Ask HN: Do you know anyone who can sustainably code for 30+ hours a week? - badpun
When I say code, I mean it though. Daydreaming, looking at HN, answering emails, trips to make coffee - all that does not count.
======
jareds
It depends on what the code is. If I'm working on writing unit tests for
relatively simple code taht didn't have any tests when it was origionally
written I can do 30 hours a week with out to much trouble. If I'm doing new
development for non-trivial features I generally can't get 30 hours in unless
I get lucky and get in the flow several days during the week.

------
davismwfl
My 2 cents, if you are working an 8 hour day / 40 hour week than typically I'd
expect realistically a 6 hour productive day from most people. This includes
debugging, design work, refactoring, writing tests, design discussions,
helping other devs on problems etc. But not daydreaming, playing on the web or
getting coffee, that's what you do the other couple of hours a day.

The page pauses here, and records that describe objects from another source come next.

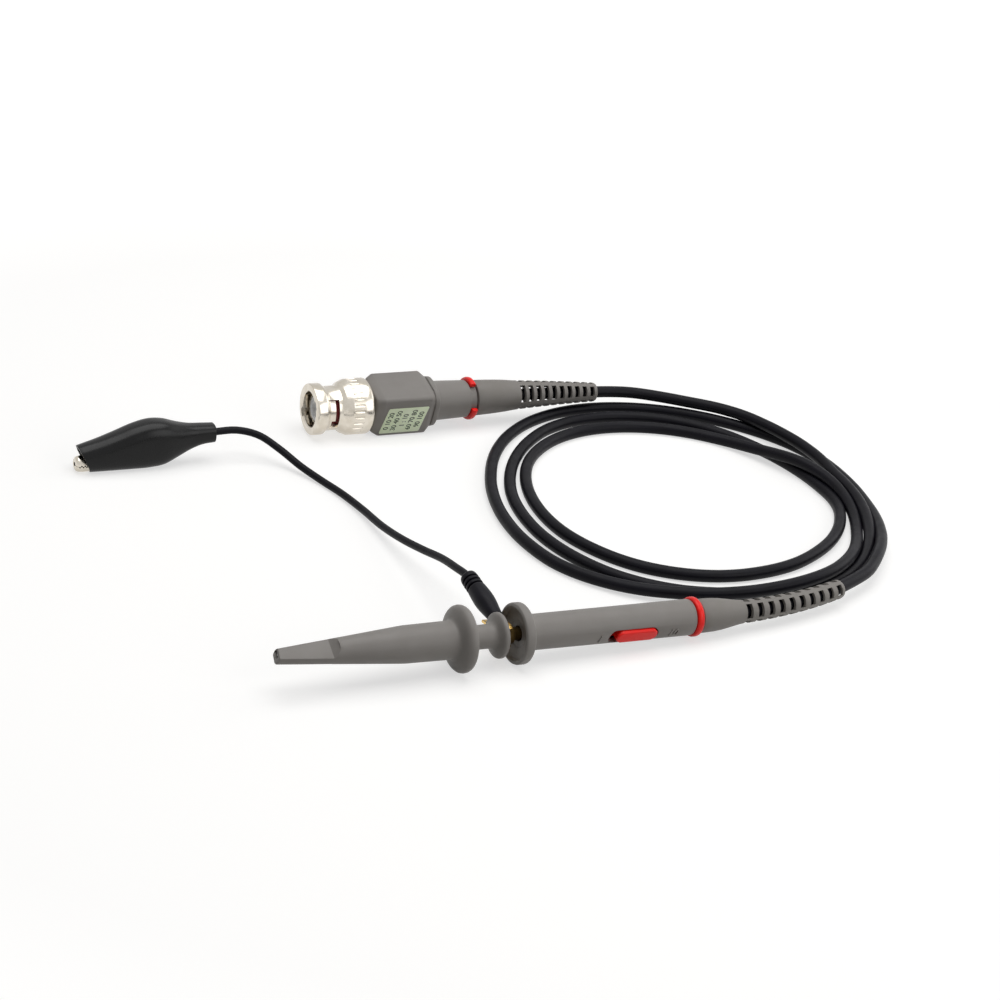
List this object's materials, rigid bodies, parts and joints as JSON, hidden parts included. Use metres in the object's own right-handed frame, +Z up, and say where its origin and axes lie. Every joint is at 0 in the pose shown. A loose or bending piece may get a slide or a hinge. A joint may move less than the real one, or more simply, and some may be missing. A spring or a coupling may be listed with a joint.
{
  "type": "oscilloscope probe",
  "caption": "Passive oscilloscope probe: hook-tip handpiece with slide switch, coiled coaxial cable, compensation box with bayonet plug, and ground lead with crocodile clip",
  "frame": {"origin": "on the table, in the middle of the handpiece's length and width", "axes": "+X along the handpiece from the hook to the cable, +Z up from the table"},
  "size_m": [0.2123, 0.1428, 0.0161],
  "materials": {
    "grey_abs": "fine satin grey moulding",
    "grey_pvc": "soft grey PVC",
    "red_plastic": "bright red, glossy",
    "black_pvc": "black PVC jacket, soft sheen",
    "black_boot": "black PVC dip, glossy",
    "nickel": "bright nickel plate",
    "spring_steel": "drawn wire",
    "brass": "bright",
    "white_ptfe": "white PTFE",
    "gasket_rubber": "dark red",
    "board_green": "solder mask",
    "ceramic": "glazed",
    "label_film": "printed film"
  },
  "bodies": {
    "probe": {"hook_carrier": "grey_abs", "probe_body": "grey_abs", "box_housing": "grey_abs", "hand_strain_relief": "grey_pvc", "box_strain_relief": "grey_pvc", "hand_colour_ring": "red_plastic", "box_colour_ring": "red_plastic", "cable_front": "black_pvc", "cable_coil": "black_pvc", "cable_rear": "black_pvc", "ground_lead": "black_pvc", "lead_boot": "black_pvc", "clip_boot": "black_boot", "bnc_shell": "nickel", "bnc_contact_sleeve": "nickel", "clip_lower_jaw": "nickel", "clip_pivot_pin": "nickel", "clip_crimp": "nickel", "hook_wire": "spring_steel", "hook_spring": "spring_steel", "probe_needle": "spring_steel", "bnc_washer": "spring_steel", "clip_spring": "spring_steel", "ground_barrel": "brass", "ground_contact": "brass", "hand_ferrule": "brass", "box_ferrule": "brass", "bnc_pin": "brass", "tip_insulator": "white_ptfe", "bnc_insulator": "white_ptfe", "trimmer_body": "white_ptfe", "bnc_gasket": "gasket_rubber", "attenuator_board": "board_green", "comp_board": "board_green", "attenuator_resistor": "ceramic", "attenuator_capacitor": "ceramic", "box_label": "label_film"},
    "sleeve": {"hook_sleeve": "grey_abs"},
    "switch": {"switch_slider": "red_plastic", "switch_contact": "brass"},
    "coupling": {"bnc_coupling": "nickel"},
    "trimmer": {"trimmer_screw": "brass"},
    "upper_jaw": {"clip_upper_jaw": "nickel"}
  },
  "joints": [
    {"name": "sleeve_slide", "type": "slide", "parent": "probe", "child": "sleeve", "axis": [0.9992, 0, -0.0401], "range_m": [0, 0.005], "stiffness_N_per_m": 250, "springref_m": -0.008, "deforming": ["hook_spring"]},
    {"name": "switch_slide", "type": "slide", "parent": "probe", "child": "switch", "axis": [-0.9992, 0, 0.0401], "range_m": [0, 0.0019]},
    {"name": "coupling_turn", "type": "hinge", "parent": "probe", "child": "coupling", "pos_m": [0.00705, 0.1273, 0.00782], "axis": [0.9996, -0.0279, 0], "continuous": true},
    {"name": "trimmer_turn", "type": "hinge", "parent": "probe", "child": "trimmer", "pos_m": [0.03304, 0.12657, 0.00782], "axis": [0.027, 0.9682, 0.2487], "continuous": true},
    {"name": "jaw_hinge", "type": "hinge", "parent": "probe", "child": "upper_jaw", "pos_m": [-0.043, 0.118, 0.0062], "axis": [0, 1, 0], "range_deg": [0, 15], "stiffness_Nm_per_rad": 0.15, "springref_deg": -14.32, "deforming": ["clip_spring", "clip_boot"]}
  ]
}
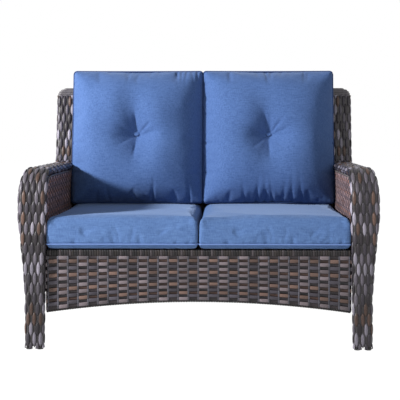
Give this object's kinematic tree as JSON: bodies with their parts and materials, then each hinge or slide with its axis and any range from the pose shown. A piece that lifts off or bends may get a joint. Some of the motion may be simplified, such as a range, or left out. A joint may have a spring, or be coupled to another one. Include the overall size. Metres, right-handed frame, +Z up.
{
  "type": "patio loveseat",
  "caption": "All-weather wicker loveseat on a steel frame, with rolled braided arms, an arched woven apron, loose seat cushions and button-tufted back cushions.",
  "frame": {"origin": "middle of the footprint, on the floor under the glides", "axes": "+X to the right along the width as seen from the front, +Y towards the back, +Z up"},
  "size_m": [1.216, 0.73, 0.972],
  "materials": {
    "braided_wicker": "satin",
    "woven_wicker": "satin",
    "wrapped_wicker": "satin",
    "frame_steel": "satin",
    "cushion_cloth": "matte",
    "button_cloth": "matte",
    "cushion_fill": "matte",
    "tuft_thread": "matte",
    "glide_plastic": "matte",
    "bolt_steel": "satin",
    "insert_brass": "satin"
  },
  "bodies": {
    "frame": {"apron_bars": "frame_steel", "apron_hem_rod": "frame_steel", "apron_hem_wrap": "wrapped_wicker", "apron_top_wrap": "wrapped_wicker", "apron_weave": "woven_wicker", "back_bars": "frame_steel", "back_crest_rail": "frame_steel", "back_crest_wrap": "wrapped_wicker", "back_front_weave": "woven_wicker", "back_rear_weave": "woven_wicker", "back_stiles": "frame_steel", "bolt_washers": "bolt_steel", "frame_bolts": "bolt_steel", "front_foot_glides": "glide_plastic", "left_arm_band": "braided_wicker", "left_arm_inner_tube": "frame_steel", "left_arm_outer_tube": "frame_steel", "left_arm_rungs": "frame_steel", "left_arm_seat_rail": "frame_steel", "left_arm_trim_cord": "wrapped_wicker", "left_inner_arm_weave": "woven_wicker", "left_outer_arm_weave": "woven_wicker", "left_rear_leg_band": "braided_wicker", "left_rear_leg_tubes": "frame_steel", "left_side_hem": "wrapped_wicker", "rear_foot_glides": "glide_plastic", "rear_skirt_rods": "frame_steel", "rear_skirt_weave": "woven_wicker", "right_arm_band": "braided_wicker", "right_arm_inner_tube": "frame_steel", "right_arm_outer_tube": "frame_steel", "right_arm_rungs": "frame_steel", "right_arm_seat_rail": "frame_steel", "right_arm_trim_cord": "wrapped_wicker", "right_inner_arm_weave": "woven_wicker", "right_outer_arm_weave": "woven_wicker", "right_rear_leg_band": "braided_wicker", "right_rear_leg_tubes": "frame_steel", "right_side_hem": "wrapped_wicker", "seat_crossbars": "frame_steel", "seat_deck_weave": "woven_wicker", "seat_front_rail": "frame_steel", "seat_rear_rail": "frame_steel", "seat_side_rails": "frame_steel", "threaded_inserts": "insert_brass"},
    "left_seat": {"left_seat_cushion": "cushion_cloth", "left_seat_foam": "cushion_fill"},
    "left_back": {"left_back_cushion": "cushion_cloth", "left_back_fill": "cushion_fill", "left_tuft_button": "button_cloth", "left_rear_button": "button_cloth", "left_tuft_cord": "tuft_thread"},
    "right_seat": {"right_seat_cushion": "cushion_cloth", "right_seat_foam": "cushion_fill"},
    "right_back": {"right_back_cushion": "cushion_cloth", "right_back_fill": "cushion_fill", "right_tuft_button": "button_cloth", "right_rear_button": "button_cloth", "right_tuft_cord": "tuft_thread"}
  },
  "joints": [
    {"name": "left_seat_slide", "type": "slide", "parent": "frame", "child": "left_seat", "axis": [0, -1, 0], "range_m": [0, 0.6]},
    {"name": "left_back_lift", "type": "slide", "parent": "frame", "child": "left_back", "axis": [0, 0, 1], "range_m": [0, 0.55]},
    {"name": "right_seat_slide", "type": "slide", "parent": "frame", "child": "right_seat", "axis": [0, -1, 0], "range_m": [0, 0.6]},
    {"name": "right_back_lift", "type": "slide", "parent": "frame", "child": "right_back", "axis": [0, 0, 1], "range_m": [0, 0.55]}
  ]
}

This is exactly how I try to do estimating as well, plan on 6hr days for
productivity, and tasks are never less than a 1/2 day no matter what anyone
says. Even the ten minute task for updating that 1 line of code turns into a
few hours by the time you have tested, deployed, communicated and documented
the update. And in the few rare times it turns out to be a less time, the
bonus time makes up for the some of the tasks that will inevitably run longer.